- _Data lines_
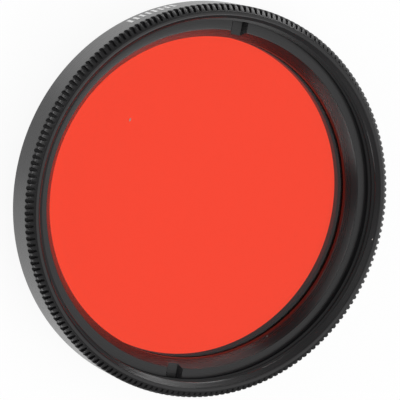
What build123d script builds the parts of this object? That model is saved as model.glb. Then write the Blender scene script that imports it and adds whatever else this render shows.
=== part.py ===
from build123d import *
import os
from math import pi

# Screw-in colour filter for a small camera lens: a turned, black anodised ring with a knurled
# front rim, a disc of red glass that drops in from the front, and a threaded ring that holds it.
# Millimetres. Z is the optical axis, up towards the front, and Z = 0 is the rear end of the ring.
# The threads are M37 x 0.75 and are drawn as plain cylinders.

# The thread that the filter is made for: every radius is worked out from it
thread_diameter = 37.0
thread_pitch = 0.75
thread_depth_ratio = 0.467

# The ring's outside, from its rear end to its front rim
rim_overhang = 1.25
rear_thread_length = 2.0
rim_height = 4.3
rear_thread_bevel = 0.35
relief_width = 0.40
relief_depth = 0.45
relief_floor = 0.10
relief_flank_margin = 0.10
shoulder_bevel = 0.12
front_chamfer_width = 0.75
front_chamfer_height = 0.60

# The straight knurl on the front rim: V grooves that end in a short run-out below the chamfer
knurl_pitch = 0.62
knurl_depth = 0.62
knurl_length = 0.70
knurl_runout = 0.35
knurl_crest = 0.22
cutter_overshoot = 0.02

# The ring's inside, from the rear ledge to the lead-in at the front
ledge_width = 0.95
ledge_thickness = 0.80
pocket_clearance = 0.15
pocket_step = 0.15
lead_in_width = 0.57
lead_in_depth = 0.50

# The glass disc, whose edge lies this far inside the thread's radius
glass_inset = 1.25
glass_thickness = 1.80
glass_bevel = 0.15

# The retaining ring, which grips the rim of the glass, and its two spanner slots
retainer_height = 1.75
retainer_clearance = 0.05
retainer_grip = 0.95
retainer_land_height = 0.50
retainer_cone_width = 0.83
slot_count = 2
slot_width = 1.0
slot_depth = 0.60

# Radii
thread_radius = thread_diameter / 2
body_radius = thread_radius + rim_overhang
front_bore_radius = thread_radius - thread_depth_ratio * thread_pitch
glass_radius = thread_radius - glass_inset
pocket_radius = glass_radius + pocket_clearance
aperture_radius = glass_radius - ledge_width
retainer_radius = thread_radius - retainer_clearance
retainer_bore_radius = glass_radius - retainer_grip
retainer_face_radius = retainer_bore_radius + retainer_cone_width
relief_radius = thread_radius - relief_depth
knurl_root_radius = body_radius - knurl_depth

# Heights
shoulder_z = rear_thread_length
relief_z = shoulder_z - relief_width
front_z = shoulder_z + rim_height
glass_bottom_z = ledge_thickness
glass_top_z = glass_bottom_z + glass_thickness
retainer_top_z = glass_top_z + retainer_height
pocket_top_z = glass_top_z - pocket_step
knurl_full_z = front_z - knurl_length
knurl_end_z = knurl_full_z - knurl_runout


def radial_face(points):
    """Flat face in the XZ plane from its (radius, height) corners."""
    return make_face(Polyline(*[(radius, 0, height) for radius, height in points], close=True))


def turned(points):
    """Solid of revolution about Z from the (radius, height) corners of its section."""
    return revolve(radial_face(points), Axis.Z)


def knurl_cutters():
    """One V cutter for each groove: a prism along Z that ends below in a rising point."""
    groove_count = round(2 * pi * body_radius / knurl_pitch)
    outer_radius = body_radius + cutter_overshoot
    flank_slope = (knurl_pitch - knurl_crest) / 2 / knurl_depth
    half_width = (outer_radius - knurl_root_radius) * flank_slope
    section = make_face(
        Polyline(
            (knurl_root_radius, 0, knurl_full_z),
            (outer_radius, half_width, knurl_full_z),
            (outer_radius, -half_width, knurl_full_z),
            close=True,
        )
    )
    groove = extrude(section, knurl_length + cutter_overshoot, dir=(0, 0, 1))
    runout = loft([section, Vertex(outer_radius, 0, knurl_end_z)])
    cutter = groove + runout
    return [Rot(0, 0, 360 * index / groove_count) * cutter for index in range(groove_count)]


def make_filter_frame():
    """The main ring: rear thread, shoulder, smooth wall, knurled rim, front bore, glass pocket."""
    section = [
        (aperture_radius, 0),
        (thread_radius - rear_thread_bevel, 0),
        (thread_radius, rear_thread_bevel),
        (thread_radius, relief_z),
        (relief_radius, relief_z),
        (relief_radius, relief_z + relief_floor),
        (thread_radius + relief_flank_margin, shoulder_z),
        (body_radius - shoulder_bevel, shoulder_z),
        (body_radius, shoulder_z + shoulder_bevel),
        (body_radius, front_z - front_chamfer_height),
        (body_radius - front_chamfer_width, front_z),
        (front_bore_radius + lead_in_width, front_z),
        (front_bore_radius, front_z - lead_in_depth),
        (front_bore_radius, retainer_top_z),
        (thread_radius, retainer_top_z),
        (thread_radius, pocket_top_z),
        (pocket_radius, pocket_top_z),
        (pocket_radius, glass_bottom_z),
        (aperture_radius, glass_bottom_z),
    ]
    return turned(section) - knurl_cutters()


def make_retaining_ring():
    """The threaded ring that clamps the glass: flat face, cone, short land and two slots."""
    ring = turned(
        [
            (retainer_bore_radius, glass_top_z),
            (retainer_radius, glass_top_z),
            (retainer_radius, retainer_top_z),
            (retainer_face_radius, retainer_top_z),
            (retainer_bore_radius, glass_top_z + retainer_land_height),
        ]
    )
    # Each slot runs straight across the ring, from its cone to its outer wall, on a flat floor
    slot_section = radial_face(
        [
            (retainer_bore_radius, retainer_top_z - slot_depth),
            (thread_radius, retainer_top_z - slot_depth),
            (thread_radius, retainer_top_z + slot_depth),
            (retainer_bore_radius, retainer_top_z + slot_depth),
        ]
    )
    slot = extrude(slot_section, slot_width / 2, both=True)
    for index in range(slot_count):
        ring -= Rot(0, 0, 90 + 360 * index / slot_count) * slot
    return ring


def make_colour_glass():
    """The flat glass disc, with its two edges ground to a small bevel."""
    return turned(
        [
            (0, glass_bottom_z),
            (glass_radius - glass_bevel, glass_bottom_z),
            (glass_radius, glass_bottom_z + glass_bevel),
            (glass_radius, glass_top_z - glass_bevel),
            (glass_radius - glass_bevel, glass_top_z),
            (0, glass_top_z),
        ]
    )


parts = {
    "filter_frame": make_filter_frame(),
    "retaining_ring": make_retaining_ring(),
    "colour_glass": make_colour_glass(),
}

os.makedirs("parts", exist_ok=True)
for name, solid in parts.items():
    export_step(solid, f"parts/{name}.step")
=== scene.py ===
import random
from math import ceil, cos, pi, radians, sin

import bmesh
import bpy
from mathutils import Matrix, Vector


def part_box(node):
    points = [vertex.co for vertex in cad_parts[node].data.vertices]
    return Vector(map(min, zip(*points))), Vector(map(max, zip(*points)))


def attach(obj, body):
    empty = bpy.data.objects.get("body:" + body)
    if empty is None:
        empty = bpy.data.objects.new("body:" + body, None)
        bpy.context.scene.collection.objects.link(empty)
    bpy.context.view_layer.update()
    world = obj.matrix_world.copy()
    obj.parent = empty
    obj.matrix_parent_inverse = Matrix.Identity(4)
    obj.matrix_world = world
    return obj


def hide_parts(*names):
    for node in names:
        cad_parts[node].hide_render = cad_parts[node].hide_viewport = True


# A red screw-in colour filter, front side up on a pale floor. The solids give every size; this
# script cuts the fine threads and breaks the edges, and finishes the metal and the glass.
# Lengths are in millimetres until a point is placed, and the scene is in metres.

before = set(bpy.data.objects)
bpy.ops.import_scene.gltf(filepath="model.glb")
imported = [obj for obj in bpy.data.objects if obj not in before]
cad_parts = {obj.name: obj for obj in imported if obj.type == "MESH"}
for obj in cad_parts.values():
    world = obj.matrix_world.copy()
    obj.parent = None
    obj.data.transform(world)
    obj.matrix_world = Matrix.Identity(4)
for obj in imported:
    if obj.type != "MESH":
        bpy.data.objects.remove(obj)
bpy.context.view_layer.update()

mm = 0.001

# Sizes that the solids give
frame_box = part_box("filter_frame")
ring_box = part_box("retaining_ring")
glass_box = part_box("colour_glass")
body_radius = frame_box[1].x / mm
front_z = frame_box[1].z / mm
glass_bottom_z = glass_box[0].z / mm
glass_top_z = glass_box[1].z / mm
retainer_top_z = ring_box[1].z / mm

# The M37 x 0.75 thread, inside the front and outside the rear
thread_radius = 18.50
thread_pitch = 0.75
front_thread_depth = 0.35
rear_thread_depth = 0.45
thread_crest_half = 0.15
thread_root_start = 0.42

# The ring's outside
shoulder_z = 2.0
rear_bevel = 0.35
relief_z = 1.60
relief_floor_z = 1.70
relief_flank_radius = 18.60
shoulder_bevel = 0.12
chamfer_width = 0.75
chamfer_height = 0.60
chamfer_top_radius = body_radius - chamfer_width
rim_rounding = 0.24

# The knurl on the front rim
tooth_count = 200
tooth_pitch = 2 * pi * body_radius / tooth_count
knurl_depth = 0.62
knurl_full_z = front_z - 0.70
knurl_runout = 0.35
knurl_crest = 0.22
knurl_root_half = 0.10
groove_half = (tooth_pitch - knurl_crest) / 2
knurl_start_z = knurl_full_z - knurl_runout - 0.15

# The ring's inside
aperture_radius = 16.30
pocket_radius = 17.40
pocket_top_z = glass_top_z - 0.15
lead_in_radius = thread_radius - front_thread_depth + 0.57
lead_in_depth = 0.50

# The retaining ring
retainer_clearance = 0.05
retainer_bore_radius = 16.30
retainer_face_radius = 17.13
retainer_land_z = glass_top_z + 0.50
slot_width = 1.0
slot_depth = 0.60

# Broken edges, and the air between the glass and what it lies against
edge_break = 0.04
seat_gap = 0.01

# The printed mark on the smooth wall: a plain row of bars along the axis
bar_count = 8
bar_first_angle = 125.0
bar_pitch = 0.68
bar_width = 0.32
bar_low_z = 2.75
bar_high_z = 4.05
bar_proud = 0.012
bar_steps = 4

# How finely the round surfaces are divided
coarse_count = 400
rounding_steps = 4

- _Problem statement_
Copy out exactly the lines running from the one with "# Each slot" to the one with "cad_parts[node].hide_render = cad_parts[node].hide_viewport", including both ends, and nothing more.

- _Full response_
    # Each slot runs straight across the ring, from its cone to its outer wall, on a flat floor
    slot_section = radial_face(
        [
            (retainer_bore_radius, retainer_top_z - slot_depth),
            (thread_radius, retainer_top_z - slot_depth),
            (thread_radius, retainer_top_z + slot_depth),
            (retainer_bore_radius, retainer_top_z + slot_depth),
        ]
    )
    slot = extrude(slot_section, slot_width / 2, both=True)
    for index in range(slot_count):
        ring -= Rot(0, 0, 90 + 360 * index / slot_count) * slot
    return ring


def make_colour_glass():
    """The flat glass disc, with its two edges ground to a small bevel."""
    return turned(
        [
            (0, glass_bottom_z),
            (glass_radius - glass_bevel, glass_bottom_z),
            (glass_radius, glass_bottom_z + glass_bevel),
            (glass_radius, glass_top_z - glass_bevel),
            (glass_radius - glass_bevel, glass_top_z),
            (0, glass_top_z),
        ]
    )


parts = {
    "filter_frame": make_filter_frame(),
    "retaining_ring": make_retaining_ring(),
    "colour_glass": make_colour_glass(),
}

os.makedirs("parts", exist_ok=True)
for name, solid in parts.items():
    export_step(solid, f"parts/{name}.step")
=== scene.py ===
import random
from math import ceil, cos, pi, radians, sin

import bmesh
import bpy
from mathutils import Matrix, Vector


def part_box(node):
    points = [vertex.co for vertex in cad_parts[node].data.vertices]
    return Vector(map(min, zip(*points))), Vector(map(max, zip(*points)))


def attach(obj, body):
    empty = bpy.data.objects.get("body:" + body)
    if empty is None:
        empty = bpy.data.objects.new("body:" + body, None)
        bpy.context.scene.collection.objects.link(empty)
    bpy.context.view_layer.update()
    world = obj.matrix_world.copy()
    obj.parent = empty
    obj.matrix_parent_inverse = Matrix.Identity(4)
    obj.matrix_world = world
    return obj


def hide_parts(*names):
    for node in names:
        cad_parts[node].hide_render = cad_parts[node].hide_viewport = True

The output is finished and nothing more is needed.